The lynching scenes were a major concern of the Breen Office, which insisted that there be a “voice of morality” present; the sheriff and Simone serve this purpose (Breen to Stillman). Even so,
Try and Get Me!
is as powerful an indictment of the mob mentality as Fritz Lang’s more-famous
Fury
, which appeared in the mid-1930s, a period much more receptive to progressive message pictures. Indeed, Endfield’s film has a broader sweep: like
The Underworld Story
, it attacks capitalism as well—not just for discarding people like the Tylers but also for commodifying the news and tainting the freedom of the press. Like other films of the period, such as Billy Wilder’s searing
Ace in the Hole, Try and Get Me!
excoriates the media for inflaming emotions and appealing to people’s worst instincts. Clendenning and Stanton use words criminally, never caring who is victimized by what they write: crime is just a commodity to them. Although Howard Tyler deserves blame for his loss of moral bearings and terrible choices, the film
bravely dissects the social forces responsible as well: the neighbors who deem him a weakling for his inability to feed his family, the justice system that fails him, the economic conditions that render him incapable of resisting Slocum’s enticements. Howard is guilty, but his community is also culpable. One of the film’s strongest ironies is that the same neighbors who offer no helping hand to the Tylers are able to band together for a collective activity: the murder of one of their kind. Howard may be blind, but they are blind and deaf.

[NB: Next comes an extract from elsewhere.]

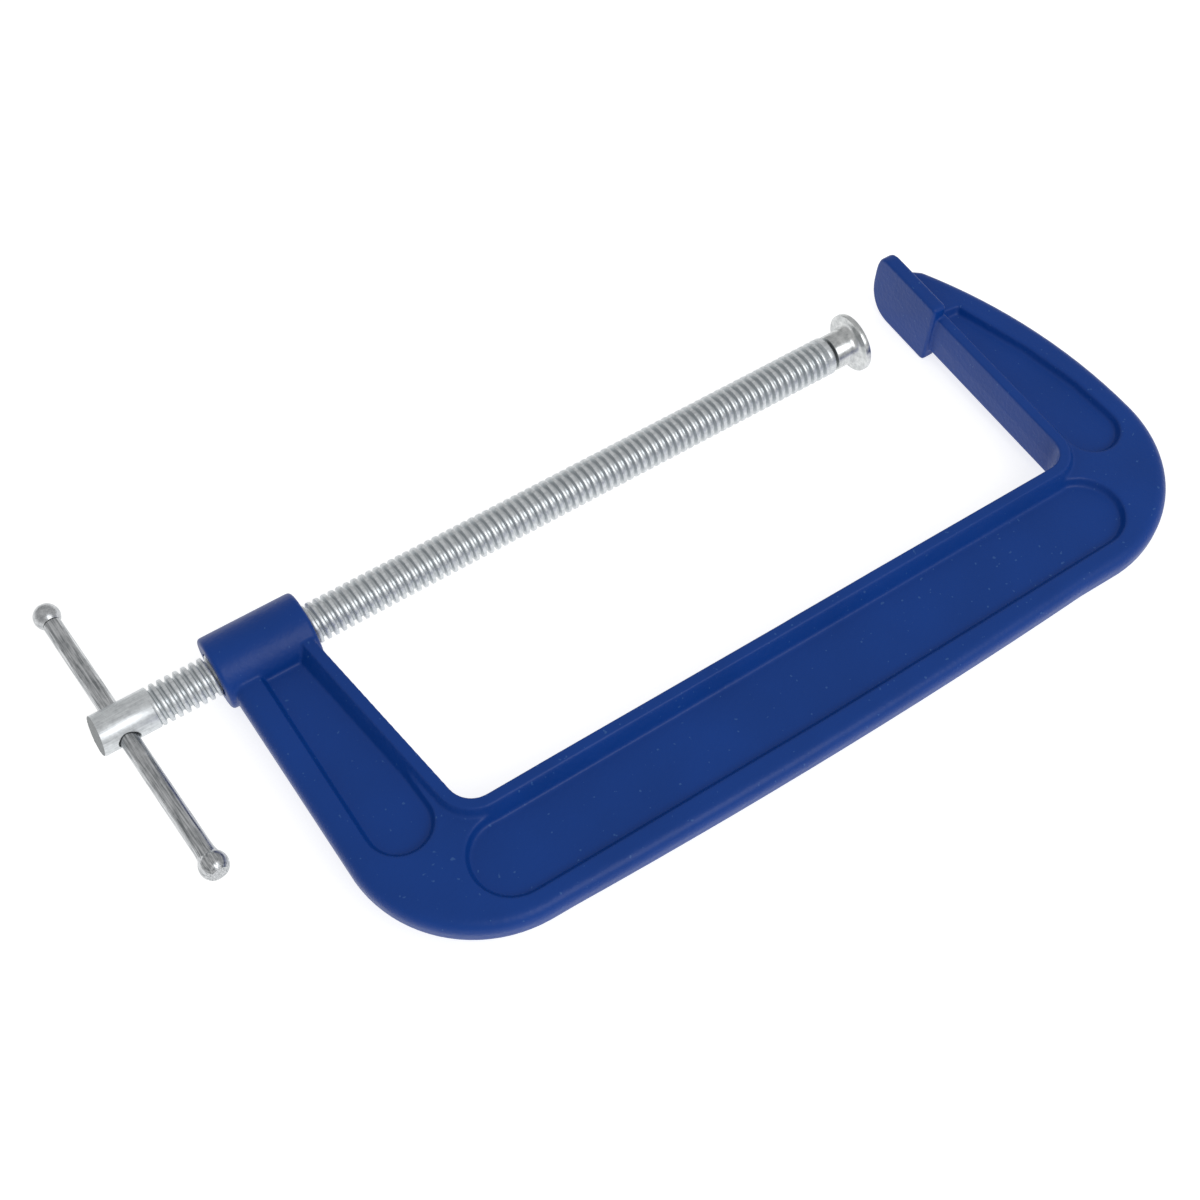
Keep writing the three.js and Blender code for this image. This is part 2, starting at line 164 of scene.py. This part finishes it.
def arc_points(cx, cy, rx, ry, start, stop, steps):
    """Points in millimetres along an arc, angles in degrees."""
    angles = [math.radians(start + (stop - start) * i / steps) for i in range(steps + 1)]
    return [(cx + rx * math.cos(a), cy + ry * math.sin(a)) for a in angles]


def start_piece(name):
    """A new object at the origin holding one vertex, left selected in edit mode."""
    bpy.ops.object.select_all(action="DESELECT")
    bpy.ops.mesh.primitive_plane_add(size=MM, location=(0, 0, 0))
    piece = bpy.context.object
    piece.name = name
    piece.data.name = name
    bpy.ops.object.mode_set(mode="EDIT")
    bpy.ops.mesh.select_mode(type="VERT")
    bpy.ops.mesh.select_all(action="SELECT")
    bpy.ops.mesh.merge(type="CENTER")
    return piece


def draw_line(points, closed=False):
    """Moves the one vertex to the first point, then extrudes it from point to point."""
    spots = [Vector(p) * MM for p in points]
    bpy.ops.transform.translate(value=spots[0])
    for here, there in zip(spots, spots[1:]):
        bpy.ops.mesh.extrude_vertices_move(TRANSFORM_OT_translate={"value": there - here})
    if closed:
        mesh = bmesh.from_edit_mesh(bpy.context.object.data)
        mesh.verts.ensure_lookup_table()
        nearest = min(mesh.verts, key=lambda v: (v.co - spots[0]).length)
        nearest.select = True
        mesh.select_flush(True)
        bmesh.update_edit_mesh(bpy.context.object.data)
        bpy.ops.mesh.edge_face_add()
    bpy.ops.mesh.select_all(action="SELECT")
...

Behind these broad statements lurks another, more specific challenge.
Try and Get Me!
is a protest against the Hollywood blacklist and Communist witch hunt. No, former reds such as Endfield, Bridges, and Smith weren’t literally lynched; they were only ostracized, humiliated, and denied their livelihoods. But the parallels are clear enough.
Try and Get Me!
blames not merely the Hollywood reactionaries who encouraged the witch hunt with their smears but also the clamoring masses who believed their sensationalistic stories and, most of all, the studio heads who, like Hal Clendenning, cared more for profits than for people.

The Cost of Living

According to disgruntled cop Webb Garwood (Van Heflin) everybody has an “angle.” Talent doesn’t matter; what counts are “breaks.” He wants money but doesn’t want to work for it. “I’d rather be one of those guys who shows up around ten in the morning, after having a big argument with himself over whether he’ll drive the station wagon today or the convertible,” he tells Susan Gilvray (Evelyn Keyes). Garwood feels he has been denied what is rightfully his: doesn’t the American Dream say that everyone has an equal right to a piece of the pie? What Garwood forgets is the cost of living: that actions have consequences and that a right comes with obligations. Hence, according to director Joseph Losey,
The Prowler
(originally titled
The Cost of Living
) is about “false values”: the idea that “100,000 bucks, a Cadillac, and a blonde” are the “
sine qua non
of American life … and it didn’t matter how you got them” (qtd. in Ciment 100). To dramatize these values, he, along with blacklisted screenwriters Hugo Butler and (uncredited) Dalton Trumbo, created Garwood, who, as Reynold Humphries observes, is “the most subtle and far-reaching representation of the relations between masculine self-assurance and class resentment Hollywood has given us” (238). Garwood is a monster; but the film suggests that his appetites are nourished by “a mercenary and materialistic society” (Krutnik, “Living” 62): he differs from others only in degree.